Quanto à situação familiar, já acenamos aos dados dos evangelhos concernentes aos pais, aos irmãos e irmãs de Jesus. Assim, tomando em consideração os aspectos puramente filológicos e redacionais de Mc 6,3: “Não é este o carpinteiro, o filho de Maria, irmão de Tiago, Joset, Judas e Simão? E as suas irmãs não estão aqui entre nós?”, uma mente aberta aceita tranqüilamente a opinião de que os irmãos e as irmãs de Jesus referidas no versículo acima realmente eram irmãos legítimos e biológicos, e não primos (como afirmou por primeiro Jerônimo, século IV d.C.) ou meios-irmãos (segundo a opinião de Hegesipo e do livro apócrifo Proto-evangelho de Tiago, ambos do século II d.C.).
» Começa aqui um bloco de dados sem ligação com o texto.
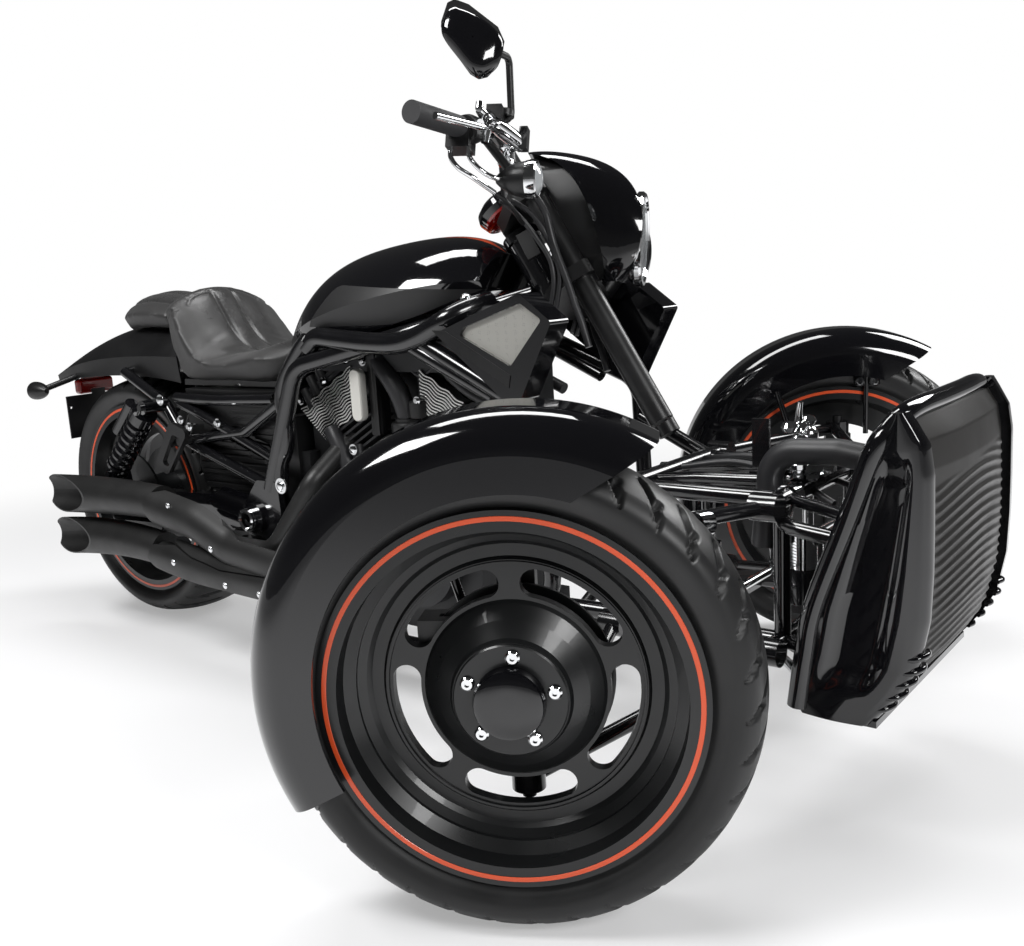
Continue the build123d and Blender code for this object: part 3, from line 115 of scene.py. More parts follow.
class Shape:
    """Collects simple forms into one mesh object."""

    def __init__(self, turn=no_turn):
        self.verts, self.faces, self.turn = [], [], turn

    def add(self, verts, faces):
        base = len(self.verts)
        self.verts += [tuple(v) for v in np.asarray(verts, float).reshape(-1, 3)]
        self.faces += [tuple(base + i for i in f) for f in faces]

    def grid(self, rows, close_u=False, close_v=False):
        """Surface through rows of points."""
        rows = np.asarray(rows, float)
        nu, nv = rows.shape[:2]
        faces = []
        for i in range(nu if close_u else nu - 1):
            for j in range(nv if close_v else nv - 1):
                a, b = i * nv + j, i * nv + (j + 1) % nv
                c, d = ((i + 1) % nu) * nv + (j + 1) % nv, ((i + 1) % nu) * nv + j
                faces.append((a, b, c, d))
        self.add(rows.reshape(-1, 3), faces)
        return self

    def skin(self, rows, ends=(0, -1)):
        """Closed skin through rings of points, with a face over each end ring named."""
        base, width = len(self.verts), len(rows[0])
        self.grid(rows, close_v=True)
        for end in ends:
            first = base + (end % len(rows)) * width
            self.faces.append(tuple(first + i for i in range(width)))

    def tube(self, points, radius, sides=10, smooth=0):
        """Round tube along a polyline, optionally smoothed into a curve."""
        points = np.asarray(points, float)
        if smooth:
            points = curve_through(points, smooth)
        radii = np.full(len(points), radius) if np.isscalar(radius) else np.asarray(radius, float)
        tangents = np.gradient(points, axis=0)
        tangents /= np.linalg.norm(tangents, axis=1)[:, None]
        up = np.array([0, 0, 1.0]) if abs(tangents[0][2]) < 0.9 else np.array([1.0, 0, 0])
        side = np.cross(tangents[0], up)
        rows = []
        for point, tangent, r in zip(points, tangents, radii):
            side = side - tangent * (side @ tangent)
            side /= np.linalg.norm(side)
            rows.append(point + r * circle(side, np.cross(tangent, side), sides))
        base = len(self.verts)
        self.grid(rows, close_v=True)
        self.faces.append(tuple(base + i for i in range(sides)))
        self.faces.append(tuple(base + (len(rows) - 1) * sides + i for i in reversed(range(sides))))

    def spin(self, profile, centre, axis, sides=48):
        """Profile of (along, radius) points spun about an axis through a centre."""
        axis = np.asarray(axis, float) / np.linalg.norm(axis)
        up = np.array([0, 0, 1.0]) if abs(axis[2]) < 0.9 else np.array([1.0, 0, 0])
        side = np.cross(up, axis)
        side /= np.linalg.norm(side)
        other = np.cross(axis, side)
        ring = circle(side, other, sides)
        rows = [np.asarray(centre) + axis * a + ring * max(r, 1e-4) for a, r in profile]
        return self.grid(rows, close_v=True)

    def bolt(self, centre, axis, radius=6.0, height=5.0, sides=6):
        """Hexagon or round bolt head on a washer."""
        washer, washer_r = 1.5, radius * 1.45
        self.spin([(0, washer_r), (washer, washer_r), (washer, radius * 0.9)], centre, axis, 20)
        self.spin([(washer, radius), (height * 0.85, radius), (height, radius * 0.8), (height, 0)], centre, axis,
            sides)

    def box(self, centre, size, axes=None):
        """Box of a given size, along three axes of its own if they are given."""
        axes = np.eye(3) if axes is None else np.asarray(axes, float)
        half = np.asarray(size, float) / 2
        corners = [np.asarray(centre) + sx * half[0] * axes[0] + sy * half[1] * axes[1] + sz * half[2] * axes[2]
            for sx in (-1, 1) for sy in (-1, 1) for sz in (-1, 1)]
        self.add(corners, [(0, 1, 3, 2), (4, 6, 7, 5), (0, 4, 5, 1), (2, 3, 7, 6), (0, 2, 6, 4), (1, 5, 7, 3)])
        return self

    def make(self, name, mat, body="chassis", slot=None, sharp=35.0):
        """The scene object, riding one body. The slot argument is not used."""
        slot = slot or mat
        mesh = bpy.data.meshes.new(name)
        mesh.from_pydata([tuple(v) for v in place(self.turn(self.verts))], [], self.faces)
        mesh.validate()
        flip_outward(mesh)
        mesh.shade_smooth()
        mesh.set_sharp_from_angle(angle=math.radians(sharp))
        obj = show(name, mesh)
        obj.data.materials.append(MATS[mat])
        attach(obj, body)
        return obj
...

Concernente ao estado civil de Jesus, não podemos ter certeza absoluta se  foi casado ou não. O total silêncio sobre esposa e filhos em contextos onde figuram seus diversos parentes permite deduzir, como opinião mais provável, que ele nunca se casou. Sua opção pelo celibato deve ser interpretada como o resultado de sua missão profética e religosa.

Referente à condição de Jesus como leigo, cabe dizer que nasceu, exerceu seu ministério e morreu como Galileu leigo. Não existe tradição histórica confiável, tanto nos sinóticos como no quarto evangelho, que afirme ter sido ele de linhagem levítica ou sacerdotal. A própria epístola aos Hebreus, redigida por um cristão de alta erudição no final do século I d.C., interpretada erroneamente por cristãos e teólogos apresentando Jesus como sumo sacerdote, afirma explicitamente: “Na verdade, contudo, se (Jesus) estivesse na terra, não seria nem mesmo sacerdote” (Hb 8,4). Para o autor da carta aos Hebreus, Jesus se torna sacerdotes somente por ter passado pelo sacrifício da cruz. Durante sua vida terrena, permaneceu leigo.


Bertilo Brod



[i] Para o presente tópico, seguimos, em grande parte, as pegadas abertas por John MEIER, op. cit., p. 251-365 e respectivas notas.
[ii] O sentido clássico de téktôn talvez correspondesse melhor, na linguagem moderna, a “marceneiro” do que a “carpinteiro”, que este último recebeu um sentido mais restrito, como sendo o trabalhador que constrói ou repara estruturas de madeira ou suas partes componentes, ao passo que o ofício de marceneiro englobava a lida com pedras, chofre ou marfim, e a fabricação de arados, cangas de animais, além de peças de mobiliário, a construção de casas e a preparação do madeiramento para tal fim.
[iii] Para um estudo da determinância das condições sociais, políticas e religiosas da Galiléia na formação de Jesus e do seu movimento, veja-se: FREYNE, Sean. A Galiléia, Jesus e os evangelhos: enfoques literários e investigações históricas. São Paulo: Loyola, 1996.